**Exercise brief:** Each line containing the word "that" must be collected.

### Dataset extract

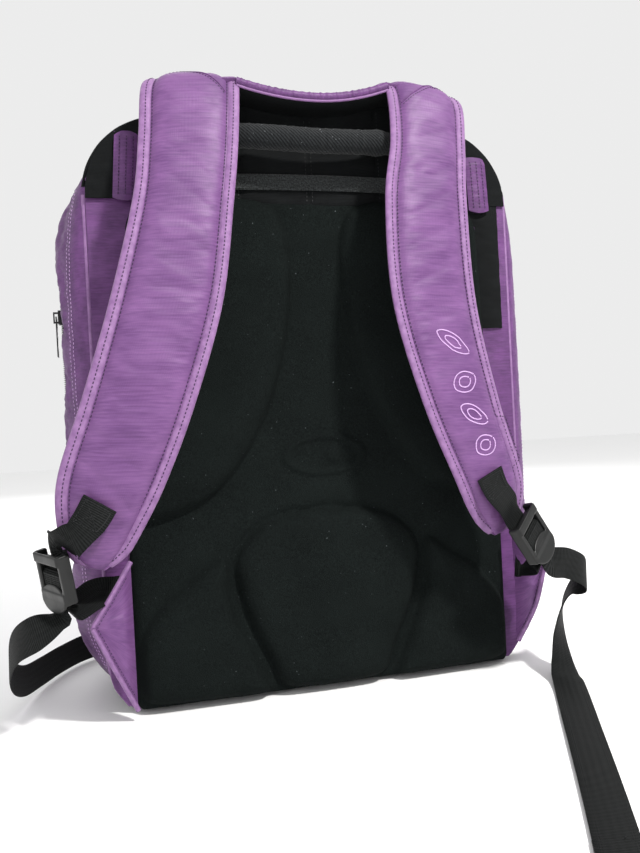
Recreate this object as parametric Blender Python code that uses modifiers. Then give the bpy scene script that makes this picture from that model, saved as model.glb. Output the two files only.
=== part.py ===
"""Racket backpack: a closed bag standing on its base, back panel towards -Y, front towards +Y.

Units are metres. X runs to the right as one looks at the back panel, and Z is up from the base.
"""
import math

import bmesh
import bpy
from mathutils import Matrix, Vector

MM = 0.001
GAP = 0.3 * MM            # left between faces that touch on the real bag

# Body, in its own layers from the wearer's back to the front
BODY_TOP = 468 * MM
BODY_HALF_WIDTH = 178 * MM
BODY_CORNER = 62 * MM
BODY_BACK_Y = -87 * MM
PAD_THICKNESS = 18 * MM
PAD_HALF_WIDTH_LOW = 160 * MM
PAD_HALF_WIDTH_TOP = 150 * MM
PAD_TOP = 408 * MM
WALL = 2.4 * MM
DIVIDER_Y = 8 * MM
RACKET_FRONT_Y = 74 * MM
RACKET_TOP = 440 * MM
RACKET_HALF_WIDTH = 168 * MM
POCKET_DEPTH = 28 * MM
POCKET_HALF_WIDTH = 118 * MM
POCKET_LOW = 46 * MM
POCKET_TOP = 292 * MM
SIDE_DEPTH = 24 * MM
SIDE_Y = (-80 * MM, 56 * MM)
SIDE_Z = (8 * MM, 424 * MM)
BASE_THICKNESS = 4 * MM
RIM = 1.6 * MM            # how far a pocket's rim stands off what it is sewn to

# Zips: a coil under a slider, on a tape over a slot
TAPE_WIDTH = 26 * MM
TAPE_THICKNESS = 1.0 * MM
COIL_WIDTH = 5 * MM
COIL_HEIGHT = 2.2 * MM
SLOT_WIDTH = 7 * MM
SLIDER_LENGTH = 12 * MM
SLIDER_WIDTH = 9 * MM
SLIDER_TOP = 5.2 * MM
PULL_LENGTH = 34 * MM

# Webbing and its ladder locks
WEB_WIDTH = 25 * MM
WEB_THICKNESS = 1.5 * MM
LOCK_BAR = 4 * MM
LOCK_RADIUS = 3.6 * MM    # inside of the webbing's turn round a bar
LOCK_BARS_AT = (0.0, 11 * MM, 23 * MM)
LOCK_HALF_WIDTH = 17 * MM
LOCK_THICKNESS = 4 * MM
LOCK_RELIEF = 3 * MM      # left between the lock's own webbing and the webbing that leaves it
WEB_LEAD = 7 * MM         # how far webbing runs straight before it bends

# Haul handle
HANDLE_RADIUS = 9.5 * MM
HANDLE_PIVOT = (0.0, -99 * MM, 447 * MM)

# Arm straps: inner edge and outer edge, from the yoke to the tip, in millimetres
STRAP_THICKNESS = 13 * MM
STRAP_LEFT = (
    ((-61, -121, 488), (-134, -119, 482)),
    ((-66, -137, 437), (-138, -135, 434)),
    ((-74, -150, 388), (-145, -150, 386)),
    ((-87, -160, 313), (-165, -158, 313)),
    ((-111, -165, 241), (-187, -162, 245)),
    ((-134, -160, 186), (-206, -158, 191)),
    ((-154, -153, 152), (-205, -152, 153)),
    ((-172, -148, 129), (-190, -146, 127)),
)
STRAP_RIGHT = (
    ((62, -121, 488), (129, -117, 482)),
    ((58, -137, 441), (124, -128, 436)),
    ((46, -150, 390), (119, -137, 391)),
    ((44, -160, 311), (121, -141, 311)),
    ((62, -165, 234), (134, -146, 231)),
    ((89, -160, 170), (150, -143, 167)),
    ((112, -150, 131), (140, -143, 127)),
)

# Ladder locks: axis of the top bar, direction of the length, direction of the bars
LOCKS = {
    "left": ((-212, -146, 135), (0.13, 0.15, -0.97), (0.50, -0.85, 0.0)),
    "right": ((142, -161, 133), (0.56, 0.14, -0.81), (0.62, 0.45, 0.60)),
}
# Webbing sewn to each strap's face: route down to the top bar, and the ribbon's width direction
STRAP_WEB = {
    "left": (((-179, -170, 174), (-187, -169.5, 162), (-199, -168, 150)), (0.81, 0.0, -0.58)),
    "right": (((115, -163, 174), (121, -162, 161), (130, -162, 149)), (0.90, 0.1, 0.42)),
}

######

**Task result:**
Recreate this object as parametric Blender Python code that uses modifiers. Then give the bpy scene script that makes this picture from that model, saved as model.glb. Output the two files only.
GAP = 0.3 * MM            # left between faces that touch on the real bag
LOCK_RELIEF = 3 * MM      # left between the lock's own webbing and the webbing that leaves it